═══ Provided records ═══

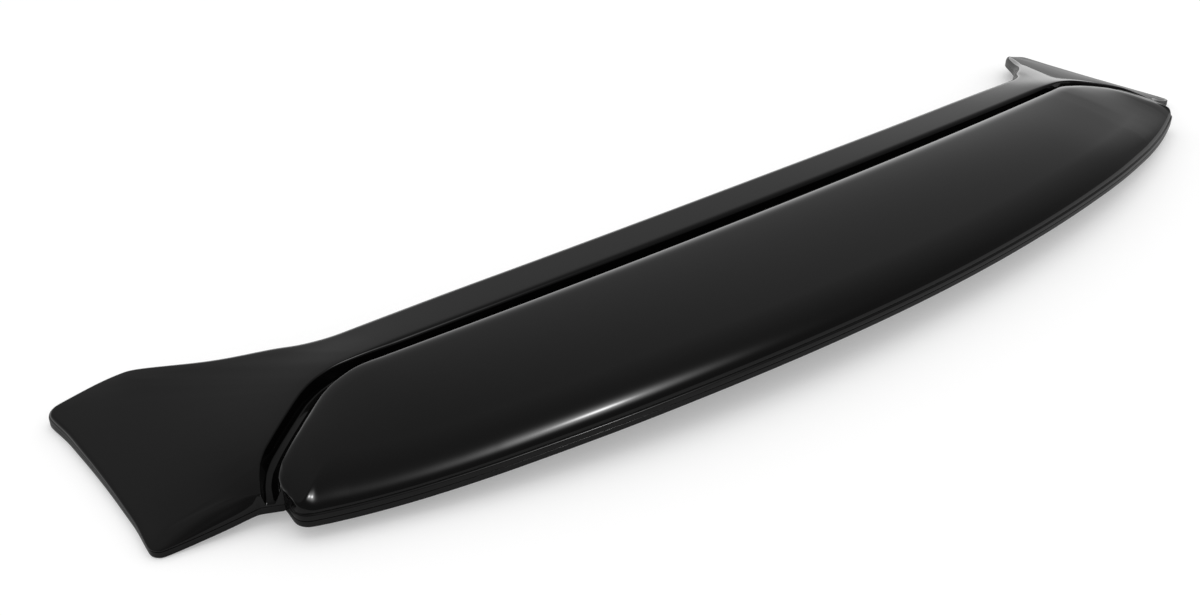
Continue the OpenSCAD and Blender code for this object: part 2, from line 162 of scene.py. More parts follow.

═══
═══ Provided records ═══

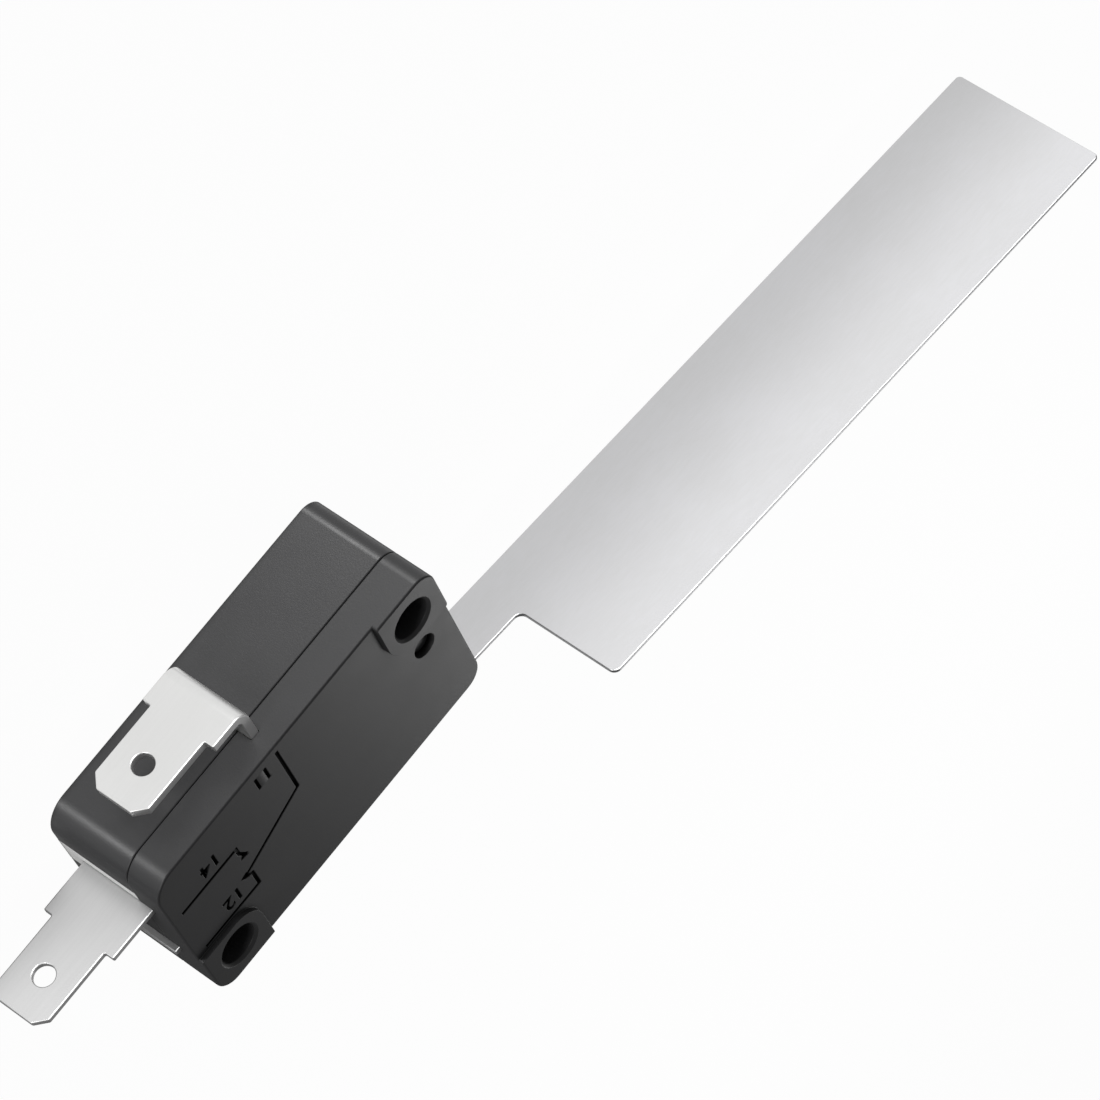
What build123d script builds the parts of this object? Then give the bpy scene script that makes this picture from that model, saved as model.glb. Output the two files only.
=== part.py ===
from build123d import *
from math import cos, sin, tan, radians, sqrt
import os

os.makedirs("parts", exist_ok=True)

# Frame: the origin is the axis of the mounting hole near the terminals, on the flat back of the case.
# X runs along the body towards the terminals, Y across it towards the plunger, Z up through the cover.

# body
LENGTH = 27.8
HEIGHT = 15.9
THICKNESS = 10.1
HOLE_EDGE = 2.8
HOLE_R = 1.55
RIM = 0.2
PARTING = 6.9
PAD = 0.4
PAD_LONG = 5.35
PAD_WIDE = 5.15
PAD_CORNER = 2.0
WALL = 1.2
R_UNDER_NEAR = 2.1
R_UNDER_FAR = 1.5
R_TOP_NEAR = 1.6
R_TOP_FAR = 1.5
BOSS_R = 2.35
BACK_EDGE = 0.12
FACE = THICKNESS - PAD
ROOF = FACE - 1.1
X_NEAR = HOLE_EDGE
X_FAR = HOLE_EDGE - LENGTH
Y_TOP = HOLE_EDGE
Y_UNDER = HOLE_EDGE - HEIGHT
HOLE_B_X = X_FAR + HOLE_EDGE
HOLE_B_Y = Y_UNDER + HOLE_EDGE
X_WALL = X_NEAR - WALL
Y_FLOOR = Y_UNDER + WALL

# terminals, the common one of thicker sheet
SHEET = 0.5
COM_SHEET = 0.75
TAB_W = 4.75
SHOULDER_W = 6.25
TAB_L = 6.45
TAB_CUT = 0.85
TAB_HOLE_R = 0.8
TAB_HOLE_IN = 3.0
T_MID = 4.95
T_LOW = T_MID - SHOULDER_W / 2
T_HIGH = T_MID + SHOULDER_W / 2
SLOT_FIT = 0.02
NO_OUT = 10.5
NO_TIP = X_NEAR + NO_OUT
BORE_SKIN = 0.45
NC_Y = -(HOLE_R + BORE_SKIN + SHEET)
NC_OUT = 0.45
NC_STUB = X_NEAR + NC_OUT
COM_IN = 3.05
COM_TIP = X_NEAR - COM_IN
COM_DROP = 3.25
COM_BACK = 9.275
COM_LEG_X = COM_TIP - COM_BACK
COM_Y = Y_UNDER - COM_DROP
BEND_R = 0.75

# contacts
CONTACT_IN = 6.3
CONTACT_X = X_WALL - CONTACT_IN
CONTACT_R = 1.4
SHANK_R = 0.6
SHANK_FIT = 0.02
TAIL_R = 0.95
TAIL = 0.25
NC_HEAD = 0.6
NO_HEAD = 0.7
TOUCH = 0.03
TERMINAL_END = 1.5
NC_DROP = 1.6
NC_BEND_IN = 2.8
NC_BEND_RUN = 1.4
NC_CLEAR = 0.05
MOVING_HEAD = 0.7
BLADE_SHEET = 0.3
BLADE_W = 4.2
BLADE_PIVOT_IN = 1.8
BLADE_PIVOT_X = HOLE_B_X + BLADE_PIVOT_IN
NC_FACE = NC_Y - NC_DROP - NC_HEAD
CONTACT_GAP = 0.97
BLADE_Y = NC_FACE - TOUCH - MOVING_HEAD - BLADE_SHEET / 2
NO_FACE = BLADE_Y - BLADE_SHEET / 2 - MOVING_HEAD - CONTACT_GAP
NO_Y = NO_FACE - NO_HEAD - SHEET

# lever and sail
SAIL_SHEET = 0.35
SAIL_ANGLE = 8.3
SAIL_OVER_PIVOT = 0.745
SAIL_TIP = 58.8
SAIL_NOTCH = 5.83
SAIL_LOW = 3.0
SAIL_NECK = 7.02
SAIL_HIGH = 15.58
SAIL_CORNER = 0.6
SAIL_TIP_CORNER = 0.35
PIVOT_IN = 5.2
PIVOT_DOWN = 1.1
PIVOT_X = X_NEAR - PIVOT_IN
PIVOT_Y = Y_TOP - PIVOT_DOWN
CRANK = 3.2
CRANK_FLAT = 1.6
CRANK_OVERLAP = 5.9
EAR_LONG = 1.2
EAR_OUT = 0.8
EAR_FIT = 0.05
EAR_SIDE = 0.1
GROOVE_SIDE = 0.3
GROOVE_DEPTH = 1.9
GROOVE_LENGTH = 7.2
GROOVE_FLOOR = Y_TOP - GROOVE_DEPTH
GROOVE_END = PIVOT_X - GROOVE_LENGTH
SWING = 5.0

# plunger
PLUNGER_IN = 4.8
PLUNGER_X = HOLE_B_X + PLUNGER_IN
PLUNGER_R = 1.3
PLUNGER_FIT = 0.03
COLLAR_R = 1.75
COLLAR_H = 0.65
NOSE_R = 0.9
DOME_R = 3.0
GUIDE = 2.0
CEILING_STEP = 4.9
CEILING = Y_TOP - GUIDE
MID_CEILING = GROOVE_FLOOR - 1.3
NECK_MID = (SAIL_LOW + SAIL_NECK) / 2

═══

▶ **Written exercise**: Give again, word for word, the lines starting at the line that has "What build123d script" and ending at the line that has "Y_FLOOR = Y_UNDER + WALL", with both of those lines included and nothing else.

▶ **Reply**:
What build123d script builds the parts of this object? Then give the bpy scene script that makes this picture from that model, saved as model.glb. Output the two files only.
=== part.py ===
from build123d import *
from math import cos, sin, tan, radians, sqrt
import os

os.makedirs("parts", exist_ok=True)

# Frame: the origin is the axis of the mounting hole near the terminals, on the flat back of the case.
# X runs along the body towards the terminals, Y across it towards the plunger, Z up through the cover.

# body
LENGTH = 27.8
HEIGHT = 15.9
THICKNESS = 10.1
HOLE_EDGE = 2.8
HOLE_R = 1.55
RIM = 0.2
PARTING = 6.9
PAD = 0.4
PAD_LONG = 5.35
PAD_WIDE = 5.15
PAD_CORNER = 2.0
WALL = 1.2
R_UNDER_NEAR = 2.1
R_UNDER_FAR = 1.5
R_TOP_NEAR = 1.6
R_TOP_FAR = 1.5
BOSS_R = 2.35
BACK_EDGE = 0.12
FACE = THICKNESS - PAD
ROOF = FACE - 1.1
X_NEAR = HOLE_EDGE
X_FAR = HOLE_EDGE - LENGTH
Y_TOP = HOLE_EDGE
Y_UNDER = HOLE_EDGE - HEIGHT
HOLE_B_X = X_FAR + HOLE_EDGE
HOLE_B_Y = Y_UNDER + HOLE_EDGE
X_WALL = X_NEAR - WALL
Y_FLOOR = Y_UNDER + WALL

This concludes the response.